Reproduce exactly the line in which "countersink at each end" occurs and all the lines after it, ending with the last line.

------ Raw records

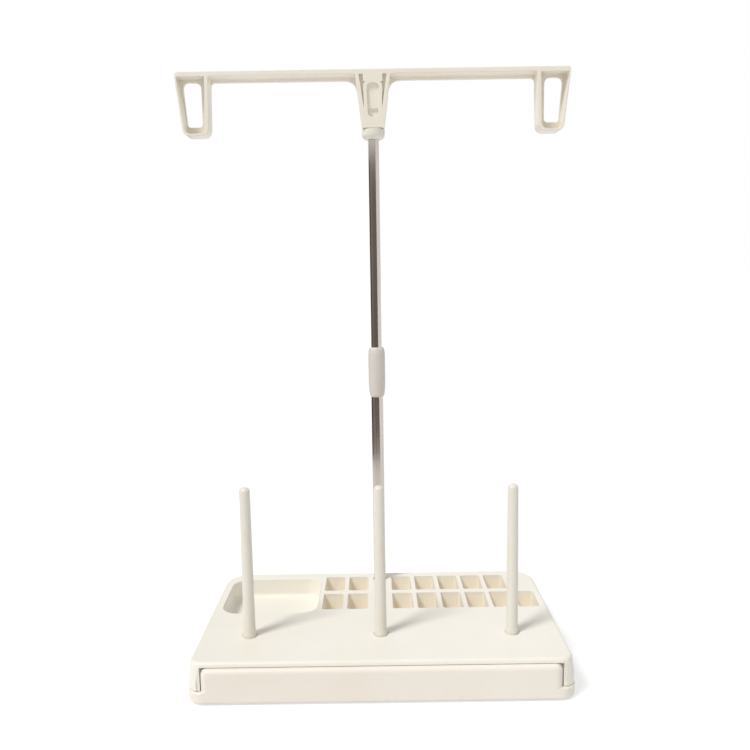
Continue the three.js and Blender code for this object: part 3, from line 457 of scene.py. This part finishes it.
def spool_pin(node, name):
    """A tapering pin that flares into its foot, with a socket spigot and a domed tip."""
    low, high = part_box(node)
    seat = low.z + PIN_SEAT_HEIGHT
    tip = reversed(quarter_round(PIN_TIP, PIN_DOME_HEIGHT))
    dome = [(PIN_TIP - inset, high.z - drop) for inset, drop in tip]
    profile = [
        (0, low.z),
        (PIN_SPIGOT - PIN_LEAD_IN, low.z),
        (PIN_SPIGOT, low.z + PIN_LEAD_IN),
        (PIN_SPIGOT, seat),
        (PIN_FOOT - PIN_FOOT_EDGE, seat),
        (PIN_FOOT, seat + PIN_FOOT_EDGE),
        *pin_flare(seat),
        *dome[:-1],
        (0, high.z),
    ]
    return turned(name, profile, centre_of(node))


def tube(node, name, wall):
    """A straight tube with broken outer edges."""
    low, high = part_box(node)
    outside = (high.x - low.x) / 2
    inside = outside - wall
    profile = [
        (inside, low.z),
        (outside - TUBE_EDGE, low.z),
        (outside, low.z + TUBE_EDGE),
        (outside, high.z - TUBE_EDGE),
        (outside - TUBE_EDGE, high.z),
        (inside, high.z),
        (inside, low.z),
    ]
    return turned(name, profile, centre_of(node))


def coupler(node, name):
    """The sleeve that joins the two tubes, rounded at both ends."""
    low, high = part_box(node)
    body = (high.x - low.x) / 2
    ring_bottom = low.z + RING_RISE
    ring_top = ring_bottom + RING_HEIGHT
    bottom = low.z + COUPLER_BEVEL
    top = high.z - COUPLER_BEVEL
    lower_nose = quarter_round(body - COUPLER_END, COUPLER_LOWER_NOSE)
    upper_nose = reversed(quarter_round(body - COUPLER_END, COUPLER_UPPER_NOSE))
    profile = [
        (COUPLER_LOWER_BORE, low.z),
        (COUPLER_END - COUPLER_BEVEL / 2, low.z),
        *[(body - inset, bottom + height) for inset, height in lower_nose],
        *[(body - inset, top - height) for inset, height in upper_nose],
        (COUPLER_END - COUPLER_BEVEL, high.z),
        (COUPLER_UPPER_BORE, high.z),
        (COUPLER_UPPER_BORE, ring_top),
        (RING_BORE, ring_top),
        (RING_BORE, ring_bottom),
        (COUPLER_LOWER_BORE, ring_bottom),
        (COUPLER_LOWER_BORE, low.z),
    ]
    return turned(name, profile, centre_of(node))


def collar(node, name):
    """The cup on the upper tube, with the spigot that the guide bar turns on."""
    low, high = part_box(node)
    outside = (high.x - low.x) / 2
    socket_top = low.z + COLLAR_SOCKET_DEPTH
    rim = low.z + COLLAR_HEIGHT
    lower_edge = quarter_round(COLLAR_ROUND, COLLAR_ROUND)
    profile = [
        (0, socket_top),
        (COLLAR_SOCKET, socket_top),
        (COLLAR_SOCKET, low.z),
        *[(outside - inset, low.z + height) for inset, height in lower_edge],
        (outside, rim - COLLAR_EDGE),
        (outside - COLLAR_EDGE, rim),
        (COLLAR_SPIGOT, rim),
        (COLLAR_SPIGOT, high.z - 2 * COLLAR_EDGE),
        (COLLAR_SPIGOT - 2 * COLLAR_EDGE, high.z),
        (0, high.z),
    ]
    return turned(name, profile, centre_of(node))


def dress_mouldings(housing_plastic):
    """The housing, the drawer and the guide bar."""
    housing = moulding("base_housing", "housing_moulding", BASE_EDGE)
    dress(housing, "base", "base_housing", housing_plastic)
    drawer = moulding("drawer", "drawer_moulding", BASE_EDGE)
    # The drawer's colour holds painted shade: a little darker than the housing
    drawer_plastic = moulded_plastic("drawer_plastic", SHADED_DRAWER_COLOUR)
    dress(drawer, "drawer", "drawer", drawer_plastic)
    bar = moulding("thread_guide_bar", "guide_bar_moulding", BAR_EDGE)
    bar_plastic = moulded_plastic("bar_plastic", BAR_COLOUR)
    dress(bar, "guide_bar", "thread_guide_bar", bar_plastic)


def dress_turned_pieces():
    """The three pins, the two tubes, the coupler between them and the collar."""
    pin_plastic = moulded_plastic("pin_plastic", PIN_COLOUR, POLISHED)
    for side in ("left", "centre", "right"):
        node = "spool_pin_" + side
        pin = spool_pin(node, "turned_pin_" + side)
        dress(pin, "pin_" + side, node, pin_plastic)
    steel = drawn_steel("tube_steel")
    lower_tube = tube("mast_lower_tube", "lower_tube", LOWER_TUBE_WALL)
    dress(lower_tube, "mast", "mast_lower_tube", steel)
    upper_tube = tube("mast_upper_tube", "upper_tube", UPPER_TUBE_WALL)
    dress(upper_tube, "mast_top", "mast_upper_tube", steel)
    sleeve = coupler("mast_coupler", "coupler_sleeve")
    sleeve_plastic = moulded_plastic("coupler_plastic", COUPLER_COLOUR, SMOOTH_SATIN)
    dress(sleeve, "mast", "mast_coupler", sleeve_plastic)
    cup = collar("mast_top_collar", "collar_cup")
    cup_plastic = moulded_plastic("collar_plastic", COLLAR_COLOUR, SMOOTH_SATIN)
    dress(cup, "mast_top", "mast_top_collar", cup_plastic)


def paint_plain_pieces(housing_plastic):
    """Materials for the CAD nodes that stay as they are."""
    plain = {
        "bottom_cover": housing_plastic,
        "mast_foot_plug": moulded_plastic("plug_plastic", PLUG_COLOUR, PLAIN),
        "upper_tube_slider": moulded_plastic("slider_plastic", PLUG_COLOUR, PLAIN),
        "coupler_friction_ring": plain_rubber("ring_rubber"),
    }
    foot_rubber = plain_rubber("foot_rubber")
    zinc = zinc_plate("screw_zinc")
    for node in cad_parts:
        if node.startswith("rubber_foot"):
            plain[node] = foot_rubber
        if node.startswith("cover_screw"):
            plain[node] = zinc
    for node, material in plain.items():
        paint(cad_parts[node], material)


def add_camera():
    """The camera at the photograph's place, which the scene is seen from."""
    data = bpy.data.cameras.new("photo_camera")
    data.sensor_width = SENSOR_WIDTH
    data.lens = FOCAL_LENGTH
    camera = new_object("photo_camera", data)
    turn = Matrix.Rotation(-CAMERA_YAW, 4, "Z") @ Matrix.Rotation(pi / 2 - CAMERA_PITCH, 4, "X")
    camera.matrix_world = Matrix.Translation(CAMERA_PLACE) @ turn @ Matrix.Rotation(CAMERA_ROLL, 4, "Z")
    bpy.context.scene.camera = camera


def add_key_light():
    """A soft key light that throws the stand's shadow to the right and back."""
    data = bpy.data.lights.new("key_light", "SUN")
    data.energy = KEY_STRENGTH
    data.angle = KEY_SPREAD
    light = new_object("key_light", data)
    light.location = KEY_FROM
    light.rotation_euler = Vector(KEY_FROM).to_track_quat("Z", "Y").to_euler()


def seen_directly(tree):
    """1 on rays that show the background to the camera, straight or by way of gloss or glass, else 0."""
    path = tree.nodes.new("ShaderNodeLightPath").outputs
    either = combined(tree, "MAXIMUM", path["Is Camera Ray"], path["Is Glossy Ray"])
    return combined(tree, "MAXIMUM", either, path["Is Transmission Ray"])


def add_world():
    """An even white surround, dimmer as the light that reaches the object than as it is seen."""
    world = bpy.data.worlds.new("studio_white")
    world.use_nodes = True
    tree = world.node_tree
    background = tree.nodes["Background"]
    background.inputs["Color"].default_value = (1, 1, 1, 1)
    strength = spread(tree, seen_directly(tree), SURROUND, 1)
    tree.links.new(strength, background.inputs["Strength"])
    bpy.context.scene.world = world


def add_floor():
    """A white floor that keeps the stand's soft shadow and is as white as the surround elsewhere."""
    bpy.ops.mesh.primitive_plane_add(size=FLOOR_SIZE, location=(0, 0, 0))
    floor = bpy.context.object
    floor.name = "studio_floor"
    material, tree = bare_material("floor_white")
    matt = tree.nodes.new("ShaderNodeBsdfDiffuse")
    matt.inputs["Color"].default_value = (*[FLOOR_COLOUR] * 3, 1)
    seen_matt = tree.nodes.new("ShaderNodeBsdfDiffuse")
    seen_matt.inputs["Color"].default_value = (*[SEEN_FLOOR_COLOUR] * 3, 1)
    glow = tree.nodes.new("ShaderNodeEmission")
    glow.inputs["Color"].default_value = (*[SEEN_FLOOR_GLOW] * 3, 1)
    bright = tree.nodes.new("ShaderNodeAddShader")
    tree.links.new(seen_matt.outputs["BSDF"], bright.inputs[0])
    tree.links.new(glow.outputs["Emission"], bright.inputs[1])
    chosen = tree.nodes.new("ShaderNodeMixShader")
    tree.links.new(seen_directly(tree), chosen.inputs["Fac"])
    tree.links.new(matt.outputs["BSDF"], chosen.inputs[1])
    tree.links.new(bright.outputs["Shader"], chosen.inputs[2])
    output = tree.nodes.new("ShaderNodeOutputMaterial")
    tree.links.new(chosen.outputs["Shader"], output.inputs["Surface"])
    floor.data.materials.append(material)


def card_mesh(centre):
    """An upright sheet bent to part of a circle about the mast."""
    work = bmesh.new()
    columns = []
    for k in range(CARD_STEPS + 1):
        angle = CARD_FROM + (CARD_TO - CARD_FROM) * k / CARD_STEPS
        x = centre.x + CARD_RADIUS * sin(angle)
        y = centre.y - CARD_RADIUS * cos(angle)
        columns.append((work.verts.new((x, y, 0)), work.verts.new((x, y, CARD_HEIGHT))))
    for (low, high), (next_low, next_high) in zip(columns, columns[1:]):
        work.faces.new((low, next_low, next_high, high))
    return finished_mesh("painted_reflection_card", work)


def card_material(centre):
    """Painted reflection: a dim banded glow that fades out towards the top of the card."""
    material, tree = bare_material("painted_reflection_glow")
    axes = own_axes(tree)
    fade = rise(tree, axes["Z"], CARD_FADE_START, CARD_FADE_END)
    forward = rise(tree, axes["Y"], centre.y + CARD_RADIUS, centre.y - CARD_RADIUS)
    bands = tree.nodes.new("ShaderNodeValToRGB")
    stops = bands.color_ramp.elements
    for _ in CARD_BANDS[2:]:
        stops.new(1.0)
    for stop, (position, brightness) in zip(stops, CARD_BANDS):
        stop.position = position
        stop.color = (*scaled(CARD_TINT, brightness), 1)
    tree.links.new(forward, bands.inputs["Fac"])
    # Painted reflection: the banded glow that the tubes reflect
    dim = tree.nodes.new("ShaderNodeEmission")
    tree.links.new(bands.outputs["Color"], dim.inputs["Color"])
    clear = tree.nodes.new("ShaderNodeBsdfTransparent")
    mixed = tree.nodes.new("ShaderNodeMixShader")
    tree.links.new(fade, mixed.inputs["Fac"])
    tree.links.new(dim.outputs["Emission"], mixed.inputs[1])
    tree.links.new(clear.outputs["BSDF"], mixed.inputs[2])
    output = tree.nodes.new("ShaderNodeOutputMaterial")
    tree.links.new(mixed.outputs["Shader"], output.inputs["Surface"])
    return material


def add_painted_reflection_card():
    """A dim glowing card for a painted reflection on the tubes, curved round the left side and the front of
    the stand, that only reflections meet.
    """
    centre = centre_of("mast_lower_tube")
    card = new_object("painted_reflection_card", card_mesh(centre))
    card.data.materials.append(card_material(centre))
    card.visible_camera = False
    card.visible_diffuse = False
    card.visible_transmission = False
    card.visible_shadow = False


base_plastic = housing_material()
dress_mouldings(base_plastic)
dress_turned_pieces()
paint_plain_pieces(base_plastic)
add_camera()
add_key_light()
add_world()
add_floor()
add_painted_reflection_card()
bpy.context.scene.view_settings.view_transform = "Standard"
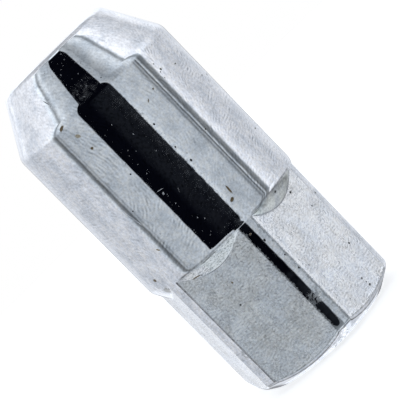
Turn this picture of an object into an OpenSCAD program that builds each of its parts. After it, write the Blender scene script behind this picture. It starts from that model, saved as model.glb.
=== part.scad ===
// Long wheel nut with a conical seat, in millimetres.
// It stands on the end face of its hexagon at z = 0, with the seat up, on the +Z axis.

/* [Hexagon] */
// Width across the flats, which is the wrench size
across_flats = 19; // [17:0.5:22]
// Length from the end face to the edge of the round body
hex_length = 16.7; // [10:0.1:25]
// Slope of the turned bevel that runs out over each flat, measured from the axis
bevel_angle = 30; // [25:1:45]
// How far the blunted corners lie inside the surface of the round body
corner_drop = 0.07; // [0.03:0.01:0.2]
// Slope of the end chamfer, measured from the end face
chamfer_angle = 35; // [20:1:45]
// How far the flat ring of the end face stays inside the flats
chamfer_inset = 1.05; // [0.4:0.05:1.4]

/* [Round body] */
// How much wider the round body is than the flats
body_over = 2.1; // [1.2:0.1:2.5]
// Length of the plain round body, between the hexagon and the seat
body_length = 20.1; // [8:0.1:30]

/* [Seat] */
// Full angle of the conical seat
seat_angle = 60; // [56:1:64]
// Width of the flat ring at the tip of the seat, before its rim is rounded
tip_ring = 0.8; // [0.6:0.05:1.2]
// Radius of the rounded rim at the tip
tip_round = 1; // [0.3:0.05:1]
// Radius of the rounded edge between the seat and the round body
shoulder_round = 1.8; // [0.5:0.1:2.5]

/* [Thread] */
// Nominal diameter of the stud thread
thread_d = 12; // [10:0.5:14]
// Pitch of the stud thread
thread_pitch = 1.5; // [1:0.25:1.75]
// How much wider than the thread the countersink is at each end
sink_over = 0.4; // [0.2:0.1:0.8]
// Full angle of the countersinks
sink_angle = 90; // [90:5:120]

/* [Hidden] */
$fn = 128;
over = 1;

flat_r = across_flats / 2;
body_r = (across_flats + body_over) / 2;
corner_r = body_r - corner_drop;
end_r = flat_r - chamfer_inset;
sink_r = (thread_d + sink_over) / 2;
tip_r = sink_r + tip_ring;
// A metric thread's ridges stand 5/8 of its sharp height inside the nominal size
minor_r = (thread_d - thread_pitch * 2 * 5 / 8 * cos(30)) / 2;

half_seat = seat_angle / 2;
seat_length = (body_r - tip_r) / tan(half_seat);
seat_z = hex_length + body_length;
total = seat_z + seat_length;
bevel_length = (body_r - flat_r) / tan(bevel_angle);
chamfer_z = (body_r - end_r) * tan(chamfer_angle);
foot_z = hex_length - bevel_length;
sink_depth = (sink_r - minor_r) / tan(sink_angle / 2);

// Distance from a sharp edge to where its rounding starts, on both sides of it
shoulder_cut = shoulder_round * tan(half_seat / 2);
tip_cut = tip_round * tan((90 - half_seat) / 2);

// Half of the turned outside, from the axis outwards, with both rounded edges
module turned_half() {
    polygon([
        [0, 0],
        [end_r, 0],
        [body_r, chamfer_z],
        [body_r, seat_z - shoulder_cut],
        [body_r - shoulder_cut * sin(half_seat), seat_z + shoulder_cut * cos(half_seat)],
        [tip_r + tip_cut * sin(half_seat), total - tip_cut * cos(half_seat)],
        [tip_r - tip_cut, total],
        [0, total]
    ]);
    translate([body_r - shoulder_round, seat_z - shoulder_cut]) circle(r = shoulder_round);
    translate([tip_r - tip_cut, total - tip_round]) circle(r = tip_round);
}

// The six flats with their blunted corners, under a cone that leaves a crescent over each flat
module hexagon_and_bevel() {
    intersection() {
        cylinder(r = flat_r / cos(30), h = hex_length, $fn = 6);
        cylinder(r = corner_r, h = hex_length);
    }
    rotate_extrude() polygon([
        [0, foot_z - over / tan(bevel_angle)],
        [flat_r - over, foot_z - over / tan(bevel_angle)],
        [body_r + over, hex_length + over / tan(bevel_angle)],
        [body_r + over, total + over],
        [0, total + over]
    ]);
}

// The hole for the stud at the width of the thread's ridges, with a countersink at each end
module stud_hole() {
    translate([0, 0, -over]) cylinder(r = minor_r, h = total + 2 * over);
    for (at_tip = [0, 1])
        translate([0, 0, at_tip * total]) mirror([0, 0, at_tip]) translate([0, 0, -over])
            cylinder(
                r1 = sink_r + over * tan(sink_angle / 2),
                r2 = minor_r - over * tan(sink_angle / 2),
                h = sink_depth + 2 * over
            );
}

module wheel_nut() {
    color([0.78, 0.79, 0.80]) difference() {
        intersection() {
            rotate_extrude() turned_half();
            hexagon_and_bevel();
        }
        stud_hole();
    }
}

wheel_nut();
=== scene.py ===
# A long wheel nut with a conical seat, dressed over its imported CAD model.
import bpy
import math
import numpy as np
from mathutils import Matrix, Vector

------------

**Final answer**
// The hole for the stud at the width of the thread's ridges, with a countersink at each end
module stud_hole() {
    translate([0, 0, -over]) cylinder(r = minor_r, h = total + 2 * over);
    for (at_tip = [0, 1])
        translate([0, 0, at_tip * total]) mirror([0, 0, at_tip]) translate([0, 0, -over])
            cylinder(
                r1 = sink_r + over * tan(sink_angle / 2),
                r2 = minor_r - over * tan(sink_angle / 2),
                h = sink_depth + 2 * over
            );
}

module wheel_nut() {
    color([0.78, 0.79, 0.80]) difference() {
        intersection() {
            rotate_extrude() turned_half();
            hexagon_and_bevel();
        }
        stud_hole();
    }
}

wheel_nut();
=== scene.py ===
# A long wheel nut with a conical seat, dressed over its imported CAD model.
import bpy
import math
import numpy as np
from mathutils import Matrix, Vector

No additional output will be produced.